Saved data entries
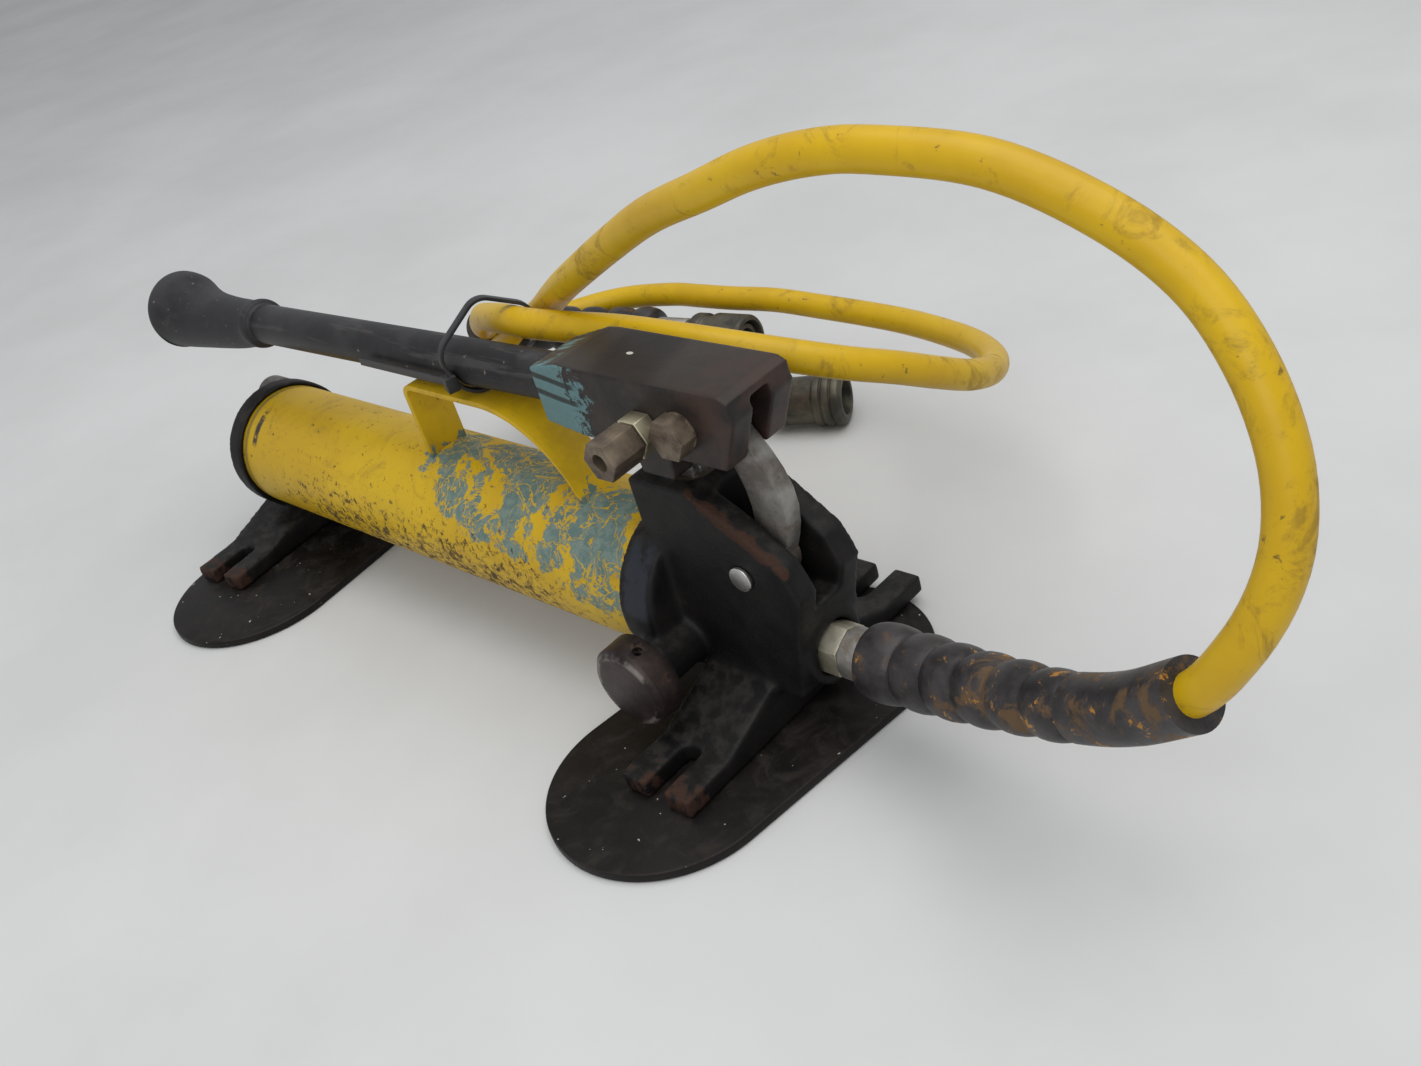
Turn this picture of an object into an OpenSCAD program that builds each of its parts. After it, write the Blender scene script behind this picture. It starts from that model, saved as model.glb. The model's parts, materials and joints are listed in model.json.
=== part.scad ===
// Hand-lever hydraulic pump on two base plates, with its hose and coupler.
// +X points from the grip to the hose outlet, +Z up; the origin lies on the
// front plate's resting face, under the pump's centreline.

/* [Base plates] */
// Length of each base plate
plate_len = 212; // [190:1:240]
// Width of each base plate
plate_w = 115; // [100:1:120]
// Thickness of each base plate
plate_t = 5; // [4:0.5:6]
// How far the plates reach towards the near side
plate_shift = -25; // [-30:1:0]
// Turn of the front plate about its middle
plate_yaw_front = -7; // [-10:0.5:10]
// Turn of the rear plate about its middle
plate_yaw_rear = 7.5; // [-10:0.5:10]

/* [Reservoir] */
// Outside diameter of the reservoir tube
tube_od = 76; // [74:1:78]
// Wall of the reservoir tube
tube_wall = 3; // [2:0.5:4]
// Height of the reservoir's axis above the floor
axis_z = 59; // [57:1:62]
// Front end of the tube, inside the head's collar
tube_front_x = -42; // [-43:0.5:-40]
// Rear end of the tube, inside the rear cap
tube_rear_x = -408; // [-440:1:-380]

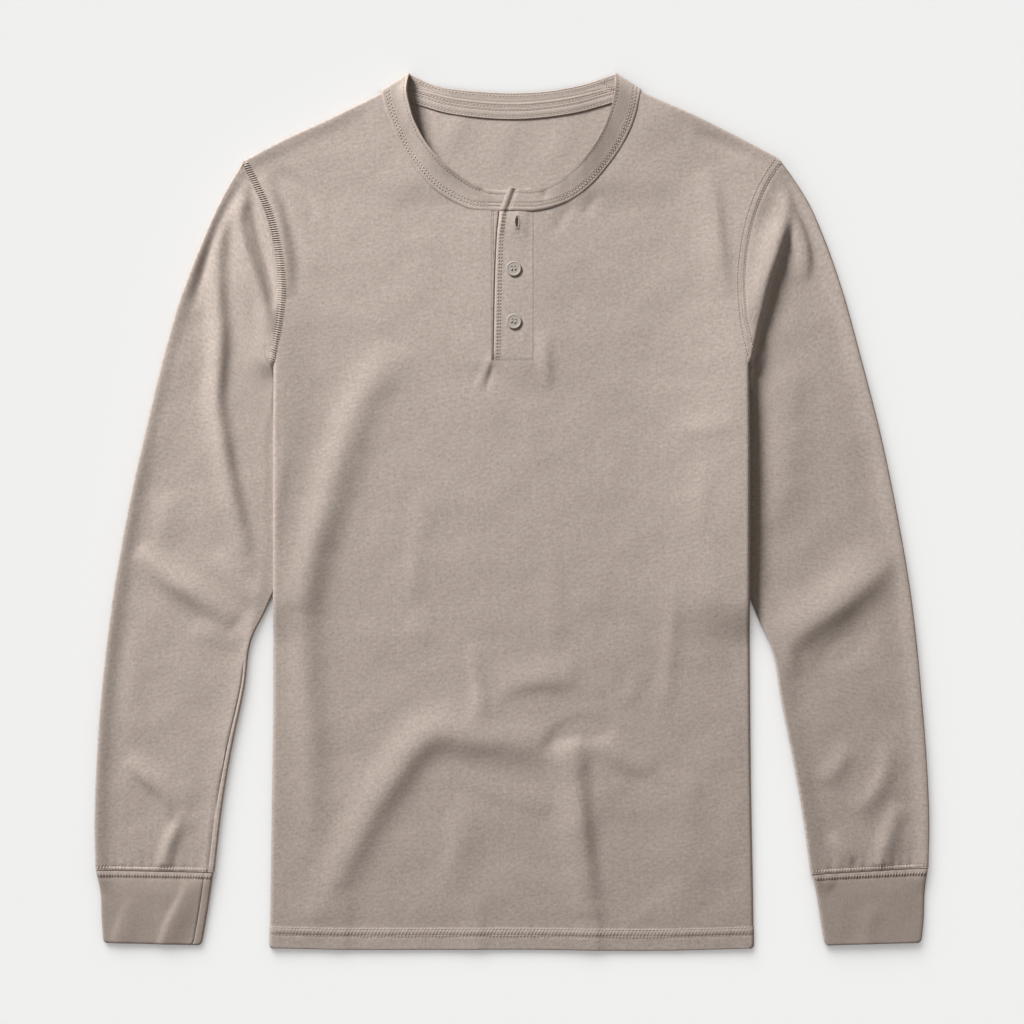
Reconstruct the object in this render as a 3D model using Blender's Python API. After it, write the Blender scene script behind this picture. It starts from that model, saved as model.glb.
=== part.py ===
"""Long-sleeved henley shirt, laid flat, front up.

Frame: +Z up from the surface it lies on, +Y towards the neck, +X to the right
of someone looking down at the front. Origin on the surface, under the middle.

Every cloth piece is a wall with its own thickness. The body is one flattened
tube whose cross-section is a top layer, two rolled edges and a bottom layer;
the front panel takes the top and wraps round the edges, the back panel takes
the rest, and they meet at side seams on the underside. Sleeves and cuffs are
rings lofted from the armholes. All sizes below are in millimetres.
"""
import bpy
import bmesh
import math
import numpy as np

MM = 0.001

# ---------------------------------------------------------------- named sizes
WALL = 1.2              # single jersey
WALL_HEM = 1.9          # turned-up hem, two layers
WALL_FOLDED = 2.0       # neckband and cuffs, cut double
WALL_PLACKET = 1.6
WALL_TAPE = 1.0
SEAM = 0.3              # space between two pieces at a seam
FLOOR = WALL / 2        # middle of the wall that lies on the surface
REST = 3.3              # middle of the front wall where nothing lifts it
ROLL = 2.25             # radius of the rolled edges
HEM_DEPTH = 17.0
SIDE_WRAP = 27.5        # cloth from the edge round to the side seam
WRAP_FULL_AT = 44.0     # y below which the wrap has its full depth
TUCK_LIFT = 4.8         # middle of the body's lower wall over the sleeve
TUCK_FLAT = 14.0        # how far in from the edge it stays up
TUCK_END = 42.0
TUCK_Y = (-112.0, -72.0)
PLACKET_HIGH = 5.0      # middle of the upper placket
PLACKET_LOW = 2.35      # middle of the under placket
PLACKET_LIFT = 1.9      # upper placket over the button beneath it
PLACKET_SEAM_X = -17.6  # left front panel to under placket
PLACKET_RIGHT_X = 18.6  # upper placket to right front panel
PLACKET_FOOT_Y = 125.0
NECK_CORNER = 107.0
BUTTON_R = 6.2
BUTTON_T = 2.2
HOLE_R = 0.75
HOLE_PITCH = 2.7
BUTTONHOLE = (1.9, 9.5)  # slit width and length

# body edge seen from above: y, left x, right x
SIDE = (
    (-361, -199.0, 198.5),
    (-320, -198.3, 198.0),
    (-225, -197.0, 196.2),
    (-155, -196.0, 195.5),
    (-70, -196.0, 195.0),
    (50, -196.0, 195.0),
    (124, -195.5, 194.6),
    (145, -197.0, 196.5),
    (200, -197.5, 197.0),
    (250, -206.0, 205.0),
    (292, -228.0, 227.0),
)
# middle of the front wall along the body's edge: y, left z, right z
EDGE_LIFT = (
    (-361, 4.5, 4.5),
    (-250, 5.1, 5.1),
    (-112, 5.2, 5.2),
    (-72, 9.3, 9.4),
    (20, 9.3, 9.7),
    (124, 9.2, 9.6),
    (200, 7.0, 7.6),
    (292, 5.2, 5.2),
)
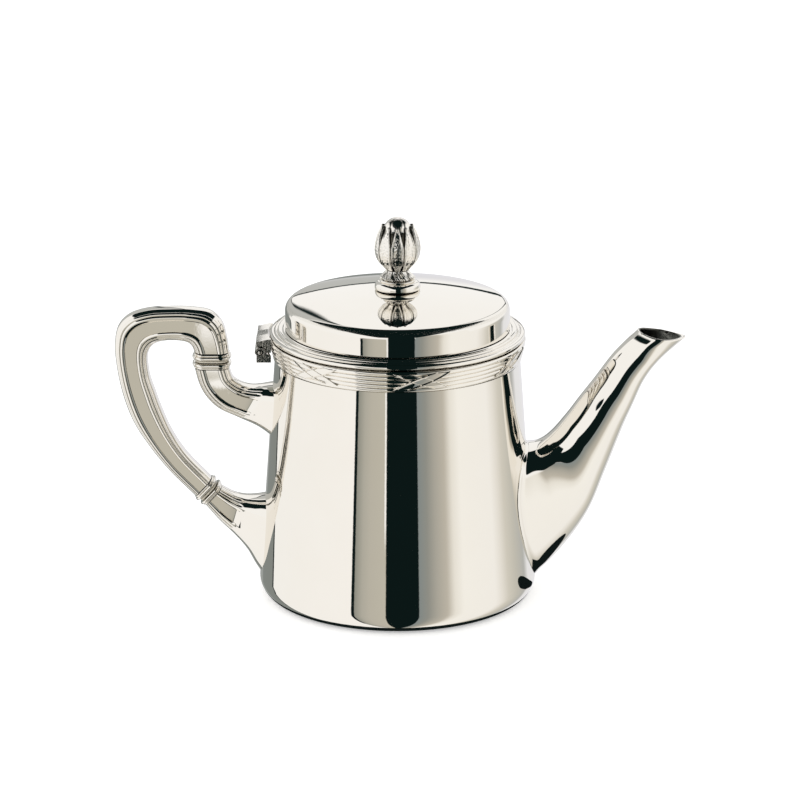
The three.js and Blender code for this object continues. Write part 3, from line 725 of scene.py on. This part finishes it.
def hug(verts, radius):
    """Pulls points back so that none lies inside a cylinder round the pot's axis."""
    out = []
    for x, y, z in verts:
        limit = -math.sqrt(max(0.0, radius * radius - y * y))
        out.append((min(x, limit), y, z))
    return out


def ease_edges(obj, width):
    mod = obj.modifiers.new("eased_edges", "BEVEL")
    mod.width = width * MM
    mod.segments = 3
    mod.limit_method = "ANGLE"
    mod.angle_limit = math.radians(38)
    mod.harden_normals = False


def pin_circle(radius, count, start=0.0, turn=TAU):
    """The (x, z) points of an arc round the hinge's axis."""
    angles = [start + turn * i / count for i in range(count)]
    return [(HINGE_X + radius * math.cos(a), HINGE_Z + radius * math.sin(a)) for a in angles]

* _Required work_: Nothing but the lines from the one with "Reconstruct the object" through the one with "flat, front up." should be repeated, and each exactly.

* _Solution to the problem_:
Reconstruct the object in this render as a 3D model using Blender's Python API. After it, write the Blender scene script behind this picture. It starts from that model, saved as model.glb.
=== part.py ===
"""Long-sleeved henley shirt, laid flat, front up.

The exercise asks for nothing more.